SET EXERCISE: Every line that contains the word "groups" should be copied.

** begin DATA SHOWN **

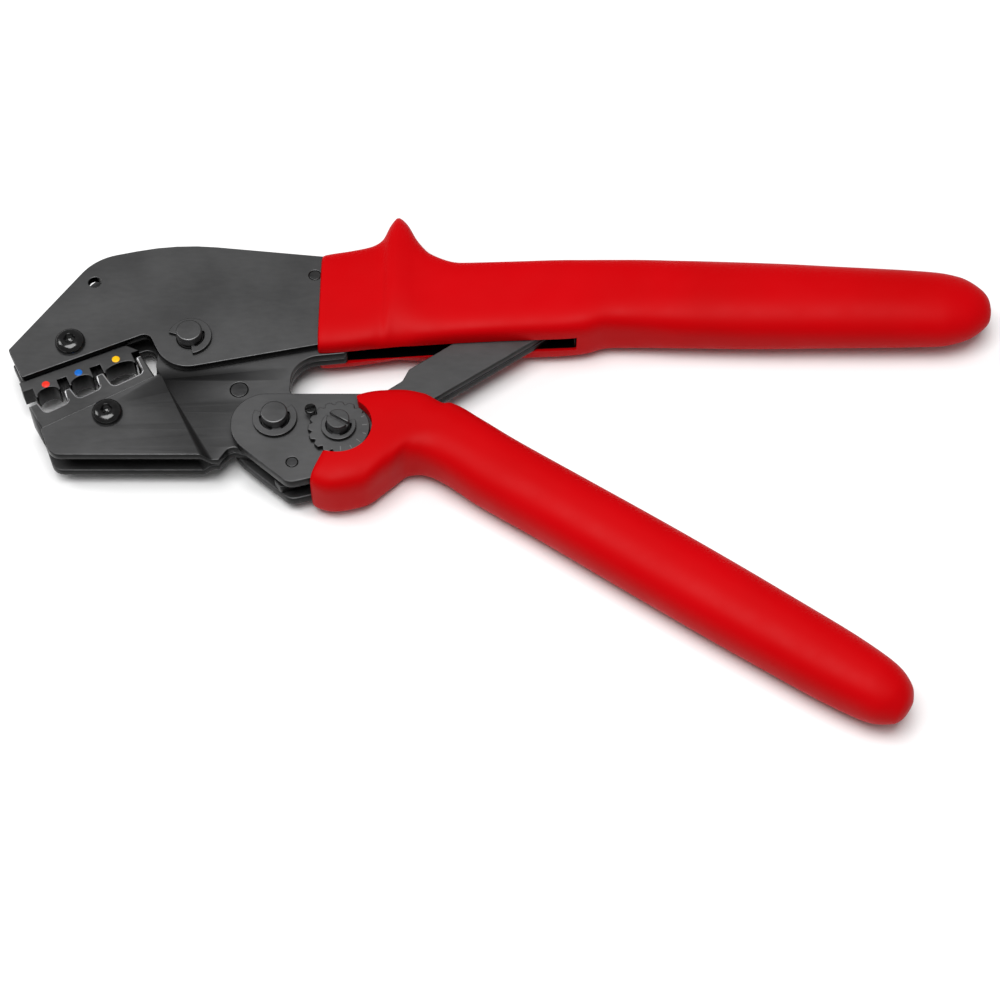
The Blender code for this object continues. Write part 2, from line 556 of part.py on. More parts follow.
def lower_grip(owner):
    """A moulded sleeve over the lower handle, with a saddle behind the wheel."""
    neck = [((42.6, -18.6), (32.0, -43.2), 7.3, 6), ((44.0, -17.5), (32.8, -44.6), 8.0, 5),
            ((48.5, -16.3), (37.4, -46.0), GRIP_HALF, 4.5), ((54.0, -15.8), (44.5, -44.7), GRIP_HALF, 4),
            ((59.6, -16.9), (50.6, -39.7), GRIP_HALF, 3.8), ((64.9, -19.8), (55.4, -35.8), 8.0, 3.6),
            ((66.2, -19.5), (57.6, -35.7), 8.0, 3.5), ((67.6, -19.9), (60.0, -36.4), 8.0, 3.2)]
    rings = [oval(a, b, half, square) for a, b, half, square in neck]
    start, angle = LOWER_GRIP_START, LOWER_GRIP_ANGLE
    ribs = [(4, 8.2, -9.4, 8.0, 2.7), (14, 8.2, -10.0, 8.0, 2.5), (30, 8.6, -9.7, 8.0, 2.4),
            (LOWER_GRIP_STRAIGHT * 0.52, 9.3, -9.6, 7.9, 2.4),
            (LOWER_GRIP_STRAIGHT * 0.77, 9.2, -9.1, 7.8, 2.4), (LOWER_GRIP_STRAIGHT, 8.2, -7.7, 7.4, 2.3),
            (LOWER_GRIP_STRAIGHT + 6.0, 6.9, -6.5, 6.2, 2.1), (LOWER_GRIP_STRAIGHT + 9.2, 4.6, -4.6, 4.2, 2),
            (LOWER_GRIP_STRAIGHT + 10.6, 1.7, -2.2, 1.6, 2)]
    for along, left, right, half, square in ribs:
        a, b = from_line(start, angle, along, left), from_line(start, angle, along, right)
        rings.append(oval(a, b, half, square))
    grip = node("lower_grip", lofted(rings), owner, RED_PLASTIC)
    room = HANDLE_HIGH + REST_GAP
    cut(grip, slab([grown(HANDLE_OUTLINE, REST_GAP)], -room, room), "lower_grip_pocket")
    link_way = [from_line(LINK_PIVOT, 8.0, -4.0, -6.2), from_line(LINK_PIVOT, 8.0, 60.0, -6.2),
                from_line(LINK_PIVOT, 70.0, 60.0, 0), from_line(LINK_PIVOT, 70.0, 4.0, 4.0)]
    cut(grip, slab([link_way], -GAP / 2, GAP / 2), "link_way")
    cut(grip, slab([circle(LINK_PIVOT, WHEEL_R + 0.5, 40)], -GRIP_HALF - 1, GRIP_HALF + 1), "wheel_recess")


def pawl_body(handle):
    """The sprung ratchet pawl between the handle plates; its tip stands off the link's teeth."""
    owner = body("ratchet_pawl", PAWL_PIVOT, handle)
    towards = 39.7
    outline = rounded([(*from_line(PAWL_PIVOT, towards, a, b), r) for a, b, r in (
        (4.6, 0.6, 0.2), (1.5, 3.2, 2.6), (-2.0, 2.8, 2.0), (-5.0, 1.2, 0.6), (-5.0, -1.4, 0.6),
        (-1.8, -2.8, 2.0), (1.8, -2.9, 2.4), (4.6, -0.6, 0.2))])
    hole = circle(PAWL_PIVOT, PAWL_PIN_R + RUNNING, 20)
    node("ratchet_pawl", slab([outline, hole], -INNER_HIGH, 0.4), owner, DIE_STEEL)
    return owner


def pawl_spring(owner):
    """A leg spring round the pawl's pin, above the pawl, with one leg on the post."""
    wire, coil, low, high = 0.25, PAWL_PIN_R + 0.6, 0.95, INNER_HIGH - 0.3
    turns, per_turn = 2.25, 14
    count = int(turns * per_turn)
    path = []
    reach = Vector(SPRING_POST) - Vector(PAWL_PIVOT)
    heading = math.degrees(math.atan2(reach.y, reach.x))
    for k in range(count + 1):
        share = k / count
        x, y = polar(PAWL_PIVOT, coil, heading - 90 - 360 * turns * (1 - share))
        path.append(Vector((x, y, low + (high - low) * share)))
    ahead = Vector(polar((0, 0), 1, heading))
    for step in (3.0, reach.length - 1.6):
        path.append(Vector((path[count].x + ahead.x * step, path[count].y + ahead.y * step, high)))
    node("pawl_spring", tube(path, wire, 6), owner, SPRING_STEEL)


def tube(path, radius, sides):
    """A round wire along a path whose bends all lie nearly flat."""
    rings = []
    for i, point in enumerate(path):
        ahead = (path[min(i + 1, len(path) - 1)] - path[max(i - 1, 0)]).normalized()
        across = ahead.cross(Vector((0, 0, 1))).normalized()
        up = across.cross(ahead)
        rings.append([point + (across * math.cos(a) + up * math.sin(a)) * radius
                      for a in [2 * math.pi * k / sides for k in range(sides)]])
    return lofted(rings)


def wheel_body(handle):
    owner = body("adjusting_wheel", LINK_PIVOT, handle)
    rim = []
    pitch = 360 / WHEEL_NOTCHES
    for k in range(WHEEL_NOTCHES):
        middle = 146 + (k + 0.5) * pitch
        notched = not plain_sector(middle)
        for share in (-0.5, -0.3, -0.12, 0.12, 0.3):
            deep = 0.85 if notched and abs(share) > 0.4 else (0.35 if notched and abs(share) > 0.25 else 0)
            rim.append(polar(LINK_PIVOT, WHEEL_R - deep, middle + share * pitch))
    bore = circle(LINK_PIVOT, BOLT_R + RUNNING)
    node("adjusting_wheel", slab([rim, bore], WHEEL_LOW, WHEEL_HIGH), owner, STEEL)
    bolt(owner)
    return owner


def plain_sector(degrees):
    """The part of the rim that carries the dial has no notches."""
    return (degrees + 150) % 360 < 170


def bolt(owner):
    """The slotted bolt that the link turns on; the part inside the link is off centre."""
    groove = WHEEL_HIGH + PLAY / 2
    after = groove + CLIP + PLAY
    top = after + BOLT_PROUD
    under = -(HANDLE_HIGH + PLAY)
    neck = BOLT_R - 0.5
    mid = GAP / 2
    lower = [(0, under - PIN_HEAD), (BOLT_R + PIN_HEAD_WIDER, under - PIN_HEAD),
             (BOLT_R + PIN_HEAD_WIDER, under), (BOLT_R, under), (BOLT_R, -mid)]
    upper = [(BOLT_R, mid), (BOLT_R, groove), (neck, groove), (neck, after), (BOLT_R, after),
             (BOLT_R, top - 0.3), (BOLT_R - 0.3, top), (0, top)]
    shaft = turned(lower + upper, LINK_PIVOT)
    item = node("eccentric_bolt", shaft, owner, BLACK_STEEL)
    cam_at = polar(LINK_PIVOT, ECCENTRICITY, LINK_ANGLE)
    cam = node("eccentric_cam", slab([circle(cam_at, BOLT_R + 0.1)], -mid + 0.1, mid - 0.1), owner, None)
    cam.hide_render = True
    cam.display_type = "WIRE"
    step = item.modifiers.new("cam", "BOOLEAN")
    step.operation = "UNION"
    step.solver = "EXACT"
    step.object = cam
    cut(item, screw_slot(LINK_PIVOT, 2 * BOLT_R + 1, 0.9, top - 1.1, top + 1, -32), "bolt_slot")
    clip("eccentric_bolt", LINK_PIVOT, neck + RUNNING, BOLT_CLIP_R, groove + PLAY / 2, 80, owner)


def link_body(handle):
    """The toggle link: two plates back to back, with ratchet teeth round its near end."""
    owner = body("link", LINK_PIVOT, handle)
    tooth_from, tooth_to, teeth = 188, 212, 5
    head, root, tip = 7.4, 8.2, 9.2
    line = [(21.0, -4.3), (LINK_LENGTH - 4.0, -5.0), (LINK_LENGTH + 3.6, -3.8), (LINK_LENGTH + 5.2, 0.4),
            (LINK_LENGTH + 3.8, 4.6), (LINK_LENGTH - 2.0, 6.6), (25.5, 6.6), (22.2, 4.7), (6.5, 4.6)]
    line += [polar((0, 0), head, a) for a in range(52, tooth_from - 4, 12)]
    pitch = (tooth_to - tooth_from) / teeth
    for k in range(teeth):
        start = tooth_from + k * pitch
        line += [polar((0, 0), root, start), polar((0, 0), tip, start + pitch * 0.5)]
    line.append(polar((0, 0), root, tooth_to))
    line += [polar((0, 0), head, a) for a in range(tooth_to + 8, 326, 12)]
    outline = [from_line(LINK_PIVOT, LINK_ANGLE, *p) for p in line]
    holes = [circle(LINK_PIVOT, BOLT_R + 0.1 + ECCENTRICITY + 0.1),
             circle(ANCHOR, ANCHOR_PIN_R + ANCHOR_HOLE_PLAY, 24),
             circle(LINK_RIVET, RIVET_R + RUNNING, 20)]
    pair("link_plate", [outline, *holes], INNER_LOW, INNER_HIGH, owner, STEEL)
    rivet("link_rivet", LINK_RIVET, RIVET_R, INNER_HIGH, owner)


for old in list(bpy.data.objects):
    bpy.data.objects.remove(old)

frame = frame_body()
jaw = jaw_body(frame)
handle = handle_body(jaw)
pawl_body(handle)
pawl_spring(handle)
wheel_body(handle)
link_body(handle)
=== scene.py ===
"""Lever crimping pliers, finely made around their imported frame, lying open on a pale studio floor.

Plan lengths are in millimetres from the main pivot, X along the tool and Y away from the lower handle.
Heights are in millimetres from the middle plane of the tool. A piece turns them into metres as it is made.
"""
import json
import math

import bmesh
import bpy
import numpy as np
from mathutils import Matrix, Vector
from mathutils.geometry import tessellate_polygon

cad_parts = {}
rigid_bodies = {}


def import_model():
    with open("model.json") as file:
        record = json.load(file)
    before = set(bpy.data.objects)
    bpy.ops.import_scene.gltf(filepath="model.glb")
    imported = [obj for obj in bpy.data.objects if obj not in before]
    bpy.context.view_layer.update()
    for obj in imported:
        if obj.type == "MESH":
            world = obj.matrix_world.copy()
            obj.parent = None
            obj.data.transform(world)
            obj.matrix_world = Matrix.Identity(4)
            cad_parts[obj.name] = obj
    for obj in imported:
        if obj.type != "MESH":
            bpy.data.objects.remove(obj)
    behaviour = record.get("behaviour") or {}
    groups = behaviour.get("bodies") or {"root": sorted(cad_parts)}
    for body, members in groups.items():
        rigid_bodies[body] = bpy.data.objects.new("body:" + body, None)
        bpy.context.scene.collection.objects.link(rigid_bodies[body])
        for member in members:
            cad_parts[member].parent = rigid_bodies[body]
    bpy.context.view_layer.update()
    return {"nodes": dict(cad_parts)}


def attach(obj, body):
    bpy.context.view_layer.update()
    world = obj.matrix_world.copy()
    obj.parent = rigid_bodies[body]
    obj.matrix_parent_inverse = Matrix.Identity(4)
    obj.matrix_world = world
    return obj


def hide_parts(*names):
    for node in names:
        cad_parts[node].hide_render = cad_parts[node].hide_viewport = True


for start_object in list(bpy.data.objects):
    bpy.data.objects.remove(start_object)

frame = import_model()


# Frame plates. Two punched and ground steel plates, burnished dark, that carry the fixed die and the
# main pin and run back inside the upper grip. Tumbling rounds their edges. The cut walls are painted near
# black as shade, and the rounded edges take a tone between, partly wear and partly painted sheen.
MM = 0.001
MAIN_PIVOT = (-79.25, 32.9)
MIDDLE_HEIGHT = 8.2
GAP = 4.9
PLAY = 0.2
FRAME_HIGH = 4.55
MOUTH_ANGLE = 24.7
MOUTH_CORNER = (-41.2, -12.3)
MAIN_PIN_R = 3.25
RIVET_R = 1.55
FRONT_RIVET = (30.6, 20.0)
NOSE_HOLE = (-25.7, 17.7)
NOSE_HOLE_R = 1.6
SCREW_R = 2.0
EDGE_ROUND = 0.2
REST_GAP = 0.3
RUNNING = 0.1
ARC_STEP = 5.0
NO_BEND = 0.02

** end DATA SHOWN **

PROBLEM SOLUTION:
    groups = behaviour.get("bodies") or {"root": sorted(cad_parts)}
    for body, members in groups.items():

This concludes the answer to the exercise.